Fwiw - Cp2077 ran at full res internally. I've played it both with and without dlss on GFNow. I believe when I started it was 2080 for first paid tier and 3080 for the top paid tier. Now the top paid tier is 4080.

It’s great for turn based like BG3 or cities skyline. My biggest issue with it is how long it takes to start up a session
> Your napkin math wrt the energy doesn't really make sense either, your card only draws so much power if it's actually on full load.

Not only that, but there's evidence that more powerful cards can actually perform the same workloads as less powerful cards more efficiently. Of course, it's not going to be more efficient if you let it run at full tilt, but if, for example, you lower the power limit of a 3090 to 200W, it's still going to blow a 3060 Ti (also 200W) out of the water in terms of performance. Higher performance for the same power means you can also get the same performance at a lower power.

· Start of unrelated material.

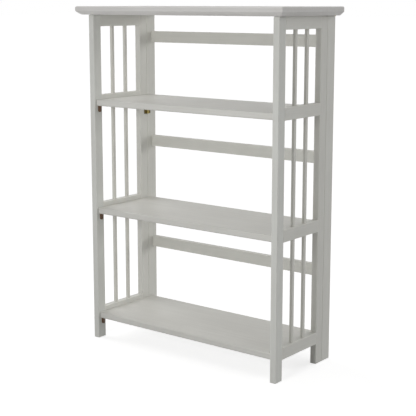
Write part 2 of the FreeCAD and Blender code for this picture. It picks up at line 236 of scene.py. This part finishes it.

> Finally, there is no way in hell a working adult will find time to play 4+hours day, every day.

I work full-time and still get the hours of 5 PM to 12 AM to myself, which is 7 hours, and then I can still get 8 hours of sleep

I agreed with everything up to the "performance of cloud gaming is terrible " - I'm an extremely happy geforce now user. I have gigabit internet and use it with 27" monitor, historically for performance reasons, now that I got a 3080 for occasional convenience reasons (I have half a dozen Intel NUC around house, it's usually simpler and more reliable to stream game from geforce now servers thousand of km away than via steam stream from my upstairs pc - go figure)

Now! Neither one of us have spoken our assumptions out loud so let's do that - I play mostly single player games. There are people who mostly play pvp, cannot live without a 250hz screen and million dpi mouse, and those users likely won't enjoy cloud gaming. That does not mean "cloud gaming is terrible" overall but it may well be that "cloud gaming is terrible for high demanding pvp competitive usage " :).